§ **Written instruction**:
An exact copy of every record is needed.

'''

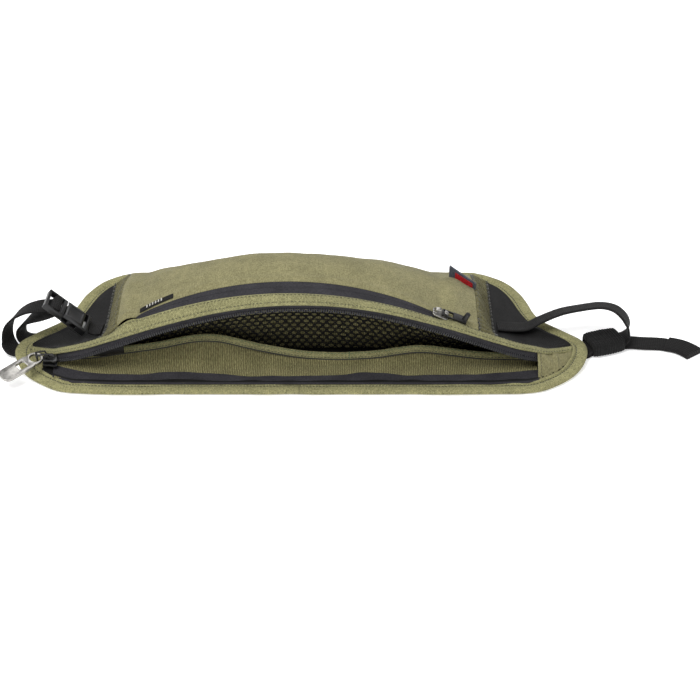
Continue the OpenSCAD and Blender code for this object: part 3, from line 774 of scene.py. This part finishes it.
LOOP_STOPS = [
    (-132, -17, *HIGH), (-145, -17.6, *HIGH), (-151, -18.1, *HIGH), (-154.4, -17.9, 2, -0.05, -1, 0),
    (-157.4, -16.8, 2.7, -0.15, -1, 0), (-159.2, -14.4, 4.7, -0.3, -1, 0),
    (-160, -12.8, 8, -0.32, -1, 0.1), (-159.7, -11.5, 11.8, -0.32, -1, 0.15),
    (-158, -10.6, 15.8, -0.28, -1, 0.15), (-154, -9.9, 20, -0.2, -1, 0.1),
    (-148.8, -9.5, 23, -0.13, -1, 0.05), (-143.4, -9.4, 24.6, -0.1, -1, 0),
    ladder(9.8, -4.6), ladder(8.2, -3.1), ladder(7.3, -1.5), ladder(7.2, 0.2), ladder(6.7, 1.5),
    ladder(5.2, 2.1), ladder(3.6, 1.5), ladder(3.3, -0.4), ladder(3.35, -2.3), ladder(4.4, -4.8),
    (-139.6, -9.4, 19.4, -0.1, -1, 0), (-145.5, -8.6, 17.4, -0.12, -1, 0),
    (-149.8, -7.6, 14.6, -0.2, -1, 0.1), (-152.7, -6.4, 10.3, -0.3, -1, 0.15),
    (-153.4, -5.6, 6, -0.3, -1, 0.15), (-152.2, -5, 2.4, -0.2, -1, 0.1),
    (-149.6, -5, 0.95, 0, -1, 0), (-146, -5.2, *LOW), (-140, -5.2, *LOW)]
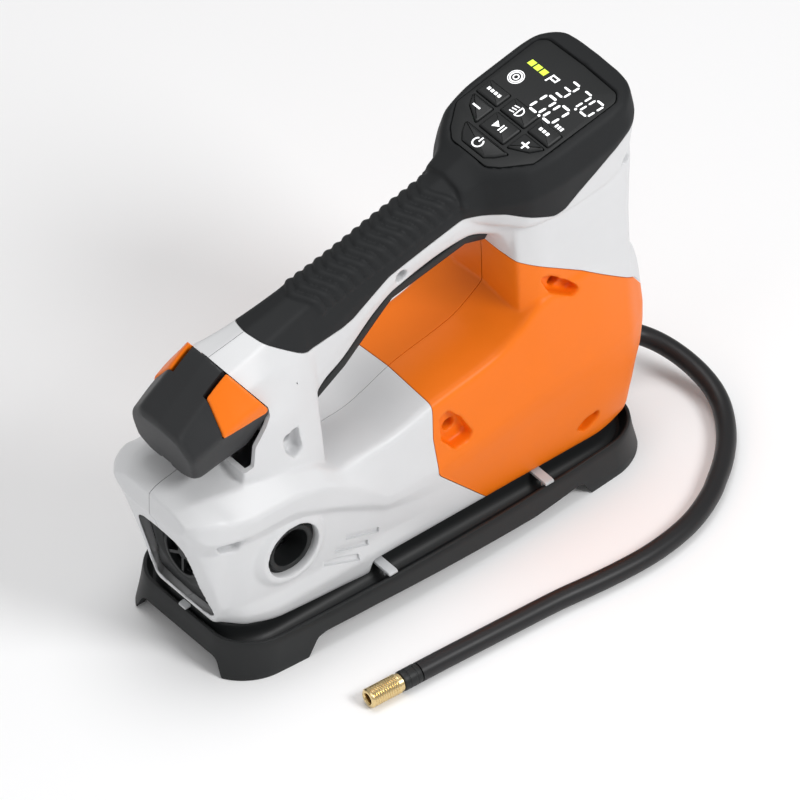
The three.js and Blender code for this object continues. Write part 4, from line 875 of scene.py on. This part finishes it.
# %% Remesh and soften
VOXEL = 1.0
remeshed(casing, VOXEL)
relaxed(casing, 4)
VENT_AT, VENT_STEP, VENT_SIZE, VENT_FALL = (-49.0, 51.6), (-7.5, -5.3), (23.0, 4.0), 7.0
VENT_DEPTH = 1.7
for index in range(3):
    x = VENT_AT[0] + index * VENT_STEP[0]
    z = VENT_AT[1] + index * VENT_STEP[1]
    slope = [(-0.5, 0.5, -0.5), (0.5, -0.5, -0.5), (0.5, -0.5, 0.5), (-0.5, 0.5, 0.5)]
    outline = [(x + a * VENT_SIZE[0], z + b * VENT_FALL + c * VENT_SIZE[1]) for a, b, c in slope]
    for side in (-1, 1):
        low, high = sorted((side * 30, side * FAR))
        slot_cut = prism("vent", "y", rounded(outline, 0.6), low, high)
        cut(slot_cut, loft("vent_floor", section_rows(HULL, 5, 2.0, VENT_DEPTH)))
        cut(casing, slot_cut)
print("casing form:", len(casing.data.polygons), "faces after remeshing")

# %% [markdown]
# ## The ribbed grip
#
# Fifteen ribs run across the top of the handle and sweep back as they go down its sides. They are
# pushed out of the smooth form: the height is the size of a cosine along a slanted coordinate,
# which gives round crests with narrow valleys, and it fades out at the ends of the ribbed field.

# %% Ribs
RIB_COUNT, RIB_PITCH, RIB_START, RIB_HEIGHT = 15, 6.98, -15.5, 1.25


def fade(value, low, high):
    """A smooth step from 0 at low to 1 at high."""
    t = np.clip((value - low) / (high - low), 0, 1)
    return t * t * (3 - 2 * t)


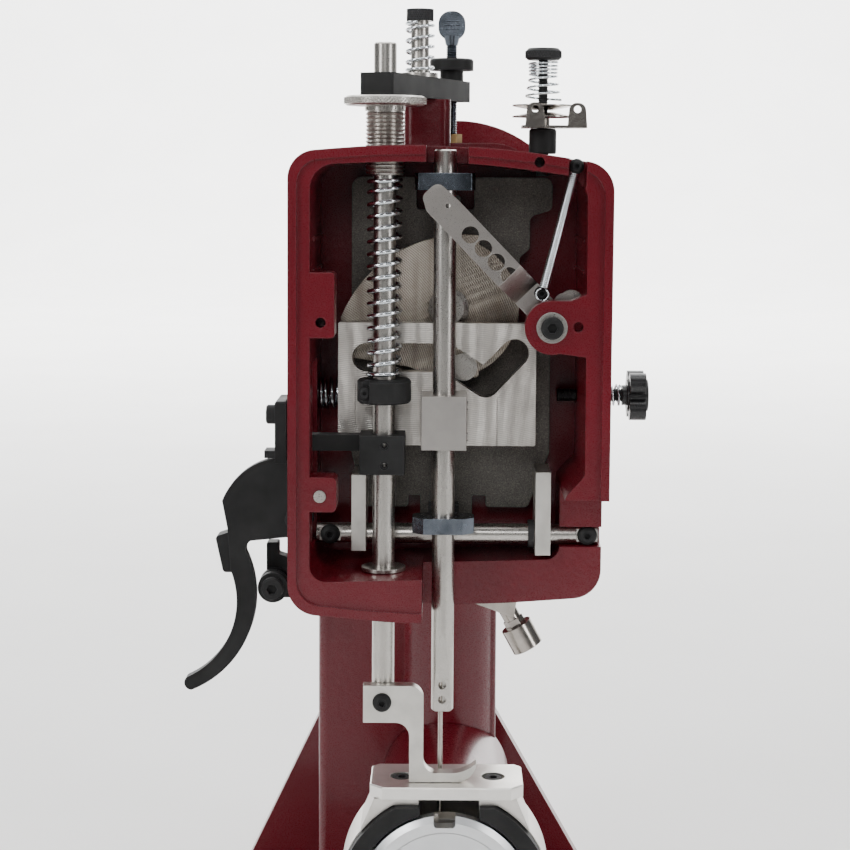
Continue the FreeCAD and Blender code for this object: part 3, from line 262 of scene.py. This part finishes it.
def moulded(name, colour, rough):
    """Black plastic or rubber with a fine moulded grain."""
    mat, tree, shader = new_material(name)
    even = object_coords(tree)
    grain = noise(tree, even, 1700.0, 2.0)
    cloud = noise(tree, even, 60.0, 3.0)
    light = tuple(c * 1.5 for c in colour)
    tree.links.new(ramp(tree, cloud, [(0.3, colour), (0.7, light)]), shader.inputs["Base Color"])
    tree.links.new(remap(tree, grain, 0.3, 0.7, rough - 0.05, rough + 0.08),
                   shader.inputs["Roughness"])
    bump_chain(tree, shader, [(grain, 0.15, 0.0002)], 0.0008)
    return mat


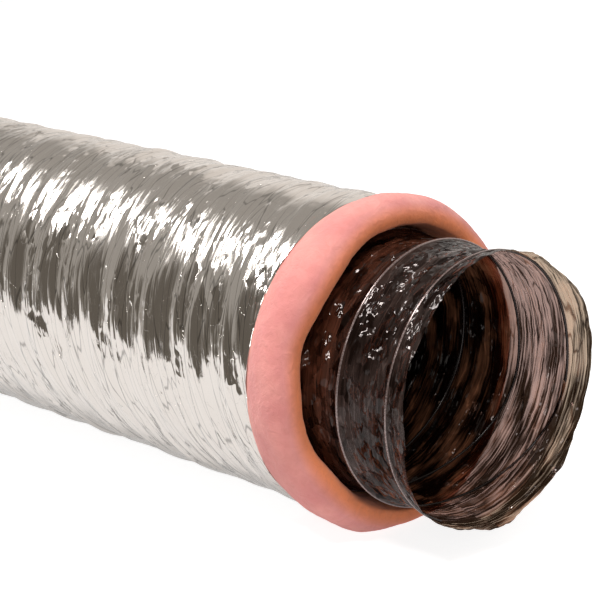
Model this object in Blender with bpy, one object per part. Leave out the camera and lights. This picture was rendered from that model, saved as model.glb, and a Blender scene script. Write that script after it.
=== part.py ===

'''

§ **Solution for this task**:
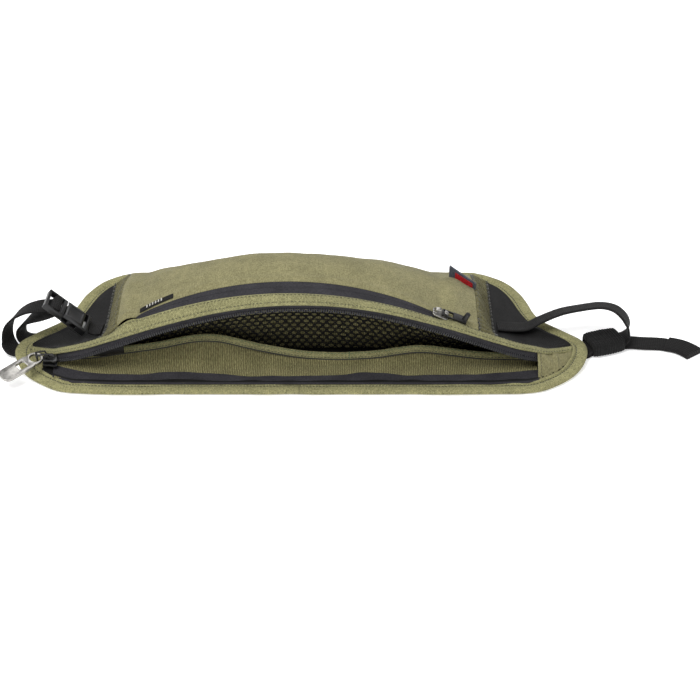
Continue the OpenSCAD and Blender code for this object: part 3, from line 774 of scene.py. This part finishes it.
LOOP_STOPS = [
    (-132, -17, *HIGH), (-145, -17.6, *HIGH), (-151, -18.1, *HIGH), (-154.4, -17.9, 2, -0.05, -1, 0),
    (-157.4, -16.8, 2.7, -0.15, -1, 0), (-159.2, -14.4, 4.7, -0.3, -1, 0),
    (-160, -12.8, 8, -0.32, -1, 0.1), (-159.7, -11.5, 11.8, -0.32, -1, 0.15),
    (-158, -10.6, 15.8, -0.28, -1, 0.15), (-154, -9.9, 20, -0.2, -1, 0.1),
    (-148.8, -9.5, 23, -0.13, -1, 0.05), (-143.4, -9.4, 24.6, -0.1, -1, 0),
    ladder(9.8, -4.6), ladder(8.2, -3.1), ladder(7.3, -1.5), ladder(7.2, 0.2), ladder(6.7, 1.5),
    ladder(5.2, 2.1), ladder(3.6, 1.5), ladder(3.3, -0.4), ladder(3.35, -2.3), ladder(4.4, -4.8),
    (-139.6, -9.4, 19.4, -0.1, -1, 0), (-145.5, -8.6, 17.4, -0.12, -1, 0),
    (-149.8, -7.6, 14.6, -0.2, -1, 0.1), (-152.7, -6.4, 10.3, -0.3, -1, 0.15),
    (-153.4, -5.6, 6, -0.3, -1, 0.15), (-152.2, -5, 2.4, -0.2, -1, 0.1),
    (-149.6, -5, 0.95, 0, -1, 0), (-146, -5.2, *LOW), (-140, -5.2, *LOW)]
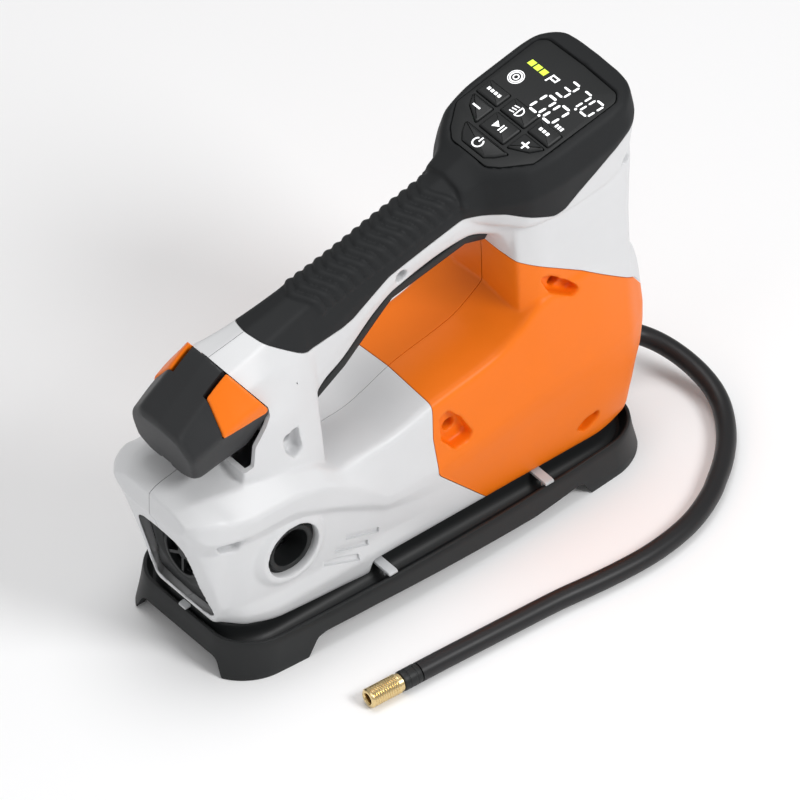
The three.js and Blender code for this object continues. Write part 4, from line 875 of scene.py on. This part finishes it.
# %% Remesh and soften
VOXEL = 1.0
remeshed(casing, VOXEL)
relaxed(casing, 4)
VENT_AT, VENT_STEP, VENT_SIZE, VENT_FALL = (-49.0, 51.6), (-7.5, -5.3), (23.0, 4.0), 7.0
VENT_DEPTH = 1.7
for index in range(3):
    x = VENT_AT[0] + index * VENT_STEP[0]
    z = VENT_AT[1] + index * VENT_STEP[1]
    slope = [(-0.5, 0.5, -0.5), (0.5, -0.5, -0.5), (0.5, -0.5, 0.5), (-0.5, 0.5, 0.5)]
    outline = [(x + a * VENT_SIZE[0], z + b * VENT_FALL + c * VENT_SIZE[1]) for a, b, c in slope]
    for side in (-1, 1):
        low, high = sorted((side * 30, side * FAR))
        slot_cut = prism("vent", "y", rounded(outline, 0.6), low, high)
        cut(slot_cut, loft("vent_floor", section_rows(HULL, 5, 2.0, VENT_DEPTH)))
        cut(casing, slot_cut)
print("casing form:", len(casing.data.polygons), "faces after remeshing")

# %% [markdown]
# ## The ribbed grip
#
# Fifteen ribs run across the top of the handle and sweep back as they go down its sides. They are
# pushed out of the smooth form: the height is the size of a cosine along a slanted coordinate,
# which gives round crests with narrow valleys, and it fades out at the ends of the ribbed field.

# %% Ribs
RIB_COUNT, RIB_PITCH, RIB_START, RIB_HEIGHT = 15, 6.98, -15.5, 1.25


def fade(value, low, high):
    """A smooth step from 0 at low to 1 at high."""
    t = np.clip((value - low) / (high - low), 0, 1)
    return t * t * (3 - 2 * t)


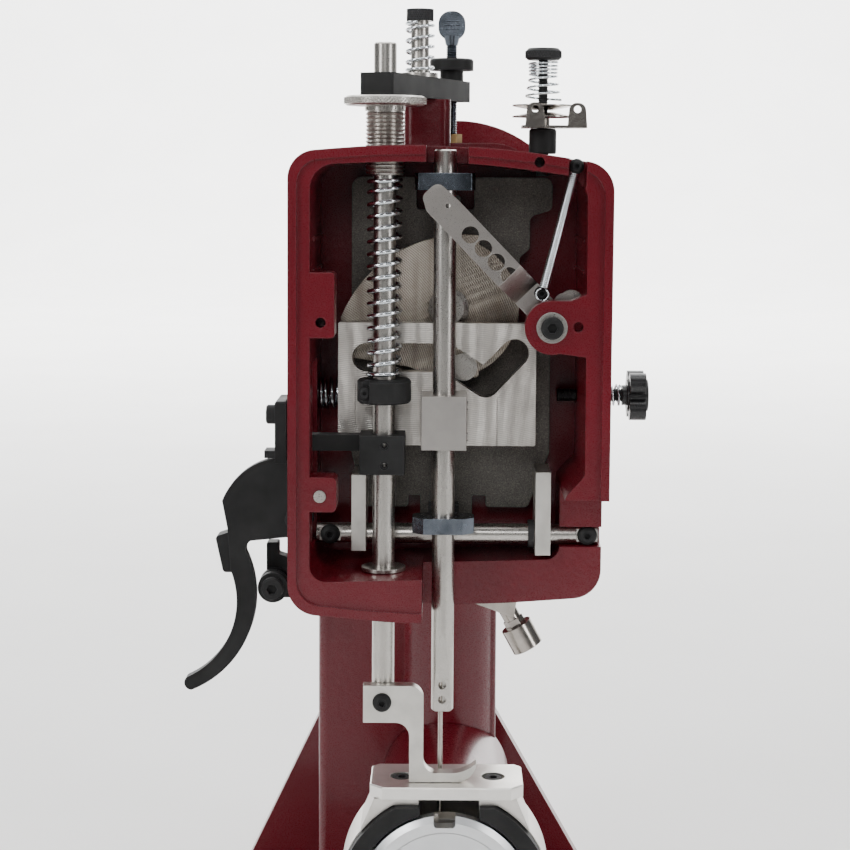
Continue the FreeCAD and Blender code for this object: part 3, from line 262 of scene.py. This part finishes it.
def moulded(name, colour, rough):
    """Black plastic or rubber with a fine moulded grain."""
    mat, tree, shader = new_material(name)
    even = object_coords(tree)
    grain = noise(tree, even, 1700.0, 2.0)
    cloud = noise(tree, even, 60.0, 3.0)
    light = tuple(c * 1.5 for c in colour)
    tree.links.new(ramp(tree, cloud, [(0.3, colour), (0.7, light)]), shader.inputs["Base Color"])
    tree.links.new(remap(tree, grain, 0.3, 0.7, rough - 0.05, rough + 0.08),
                   shader.inputs["Roughness"])
    bump_chain(tree, shader, [(grain, 0.15, 0.0002)], 0.0008)
    return mat


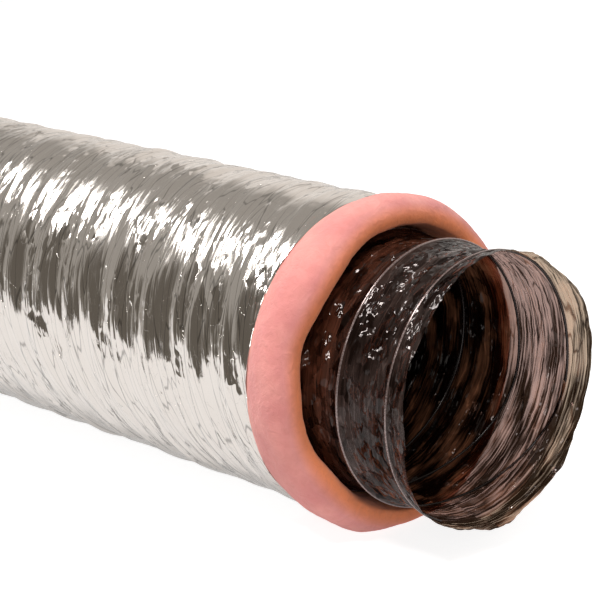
Model this object in Blender with bpy, one object per part. Leave out the camera and lights. This picture was rendered from that model, saved as model.glb, and a Blender scene script. Write that script after it.
=== part.py ===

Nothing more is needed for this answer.